Coupled hydrogeophysical inversion through ensemble smoother with multiple data assimilation and convolutional neural network for contaminant plume reconstruction

Abstract

In the field of groundwater, accurate delineation of contaminant plumes is critical for designing effective remediation strategies. Typically, this identification poses a challenge as it involves solving an inverse problem with limited concentration data available. To improve the understanding of contaminant behavior within aquifers, hydrogeophysics emerges as a powerful tool by enabling the combination of non-invasive geophysical techniques (i.e., electrical resistivity tomography—ERT) and hydrological variables. This paper investigates the potential of the Ensemble Smoother with Multiple Data Assimilation method to address the inverse problem at hand by simultaneously assimilating observed ERT data and scattered concentration values from monitoring wells. A novelty aspect is the integration of a Convolutional Neural Network (CNN) to replace and expedite the expensive geophysical forward model.
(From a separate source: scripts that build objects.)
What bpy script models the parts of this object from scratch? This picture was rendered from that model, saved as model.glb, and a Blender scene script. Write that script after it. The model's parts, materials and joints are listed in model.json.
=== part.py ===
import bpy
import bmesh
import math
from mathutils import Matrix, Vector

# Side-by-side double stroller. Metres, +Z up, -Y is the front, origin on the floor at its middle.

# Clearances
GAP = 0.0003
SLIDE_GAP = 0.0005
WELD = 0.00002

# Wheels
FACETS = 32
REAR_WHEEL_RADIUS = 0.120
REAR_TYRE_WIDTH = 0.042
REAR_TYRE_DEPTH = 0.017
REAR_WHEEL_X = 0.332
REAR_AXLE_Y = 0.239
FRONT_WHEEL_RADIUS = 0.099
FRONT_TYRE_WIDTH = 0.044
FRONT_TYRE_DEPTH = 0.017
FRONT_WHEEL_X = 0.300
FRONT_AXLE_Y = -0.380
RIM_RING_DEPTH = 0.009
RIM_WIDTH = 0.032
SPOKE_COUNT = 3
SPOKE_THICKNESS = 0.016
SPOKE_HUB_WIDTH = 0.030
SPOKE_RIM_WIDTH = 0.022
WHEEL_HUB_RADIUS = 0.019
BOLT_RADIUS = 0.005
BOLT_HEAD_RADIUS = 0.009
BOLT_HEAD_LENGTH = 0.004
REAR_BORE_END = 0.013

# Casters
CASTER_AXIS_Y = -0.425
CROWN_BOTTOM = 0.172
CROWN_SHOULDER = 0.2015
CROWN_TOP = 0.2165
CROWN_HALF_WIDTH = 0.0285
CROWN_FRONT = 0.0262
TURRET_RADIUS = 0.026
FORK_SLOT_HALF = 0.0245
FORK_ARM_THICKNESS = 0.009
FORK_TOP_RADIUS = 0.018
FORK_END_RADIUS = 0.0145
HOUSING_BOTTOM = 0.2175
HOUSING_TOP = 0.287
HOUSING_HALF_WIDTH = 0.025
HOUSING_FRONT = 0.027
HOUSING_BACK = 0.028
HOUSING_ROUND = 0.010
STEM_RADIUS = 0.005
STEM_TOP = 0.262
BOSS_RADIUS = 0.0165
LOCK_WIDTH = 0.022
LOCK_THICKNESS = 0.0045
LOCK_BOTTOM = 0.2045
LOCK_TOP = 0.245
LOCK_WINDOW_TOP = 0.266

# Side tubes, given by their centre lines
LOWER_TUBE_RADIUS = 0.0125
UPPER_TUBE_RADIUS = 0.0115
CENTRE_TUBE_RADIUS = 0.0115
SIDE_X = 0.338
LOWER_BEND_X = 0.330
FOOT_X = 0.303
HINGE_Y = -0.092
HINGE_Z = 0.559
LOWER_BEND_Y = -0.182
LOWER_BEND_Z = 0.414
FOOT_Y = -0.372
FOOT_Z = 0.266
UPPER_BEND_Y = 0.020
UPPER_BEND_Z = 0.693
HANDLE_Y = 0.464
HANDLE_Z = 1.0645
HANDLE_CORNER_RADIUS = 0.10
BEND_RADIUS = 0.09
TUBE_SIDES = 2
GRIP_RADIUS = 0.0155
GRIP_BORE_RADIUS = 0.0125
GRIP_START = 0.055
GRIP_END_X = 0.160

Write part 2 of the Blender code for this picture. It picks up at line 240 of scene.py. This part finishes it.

The proposed approach is applied to a synthetic case study, simulating a tracer test in an unconfined aquifer. Five scenarios are compared, allowing to explore the effects of combining multiple data sources and their abundance. The outcomes highlight the efficacy of the proposed approach in estimating the spatial distribution of a concentration plume. Notably, the scenario integrating apparent resistivity with concentration values emerges as the most promising, as long as there are enough concentration data. This underlines the importance of adopting a comprehensive approach to tracer plume mapping by leveraging different types of information. Additionally, a comparison was conducted between the inverse procedure solved using the full geophysical forward model and the CNN model, showcasing comparable performance in terms of results, but with a significant acceleration in computational time.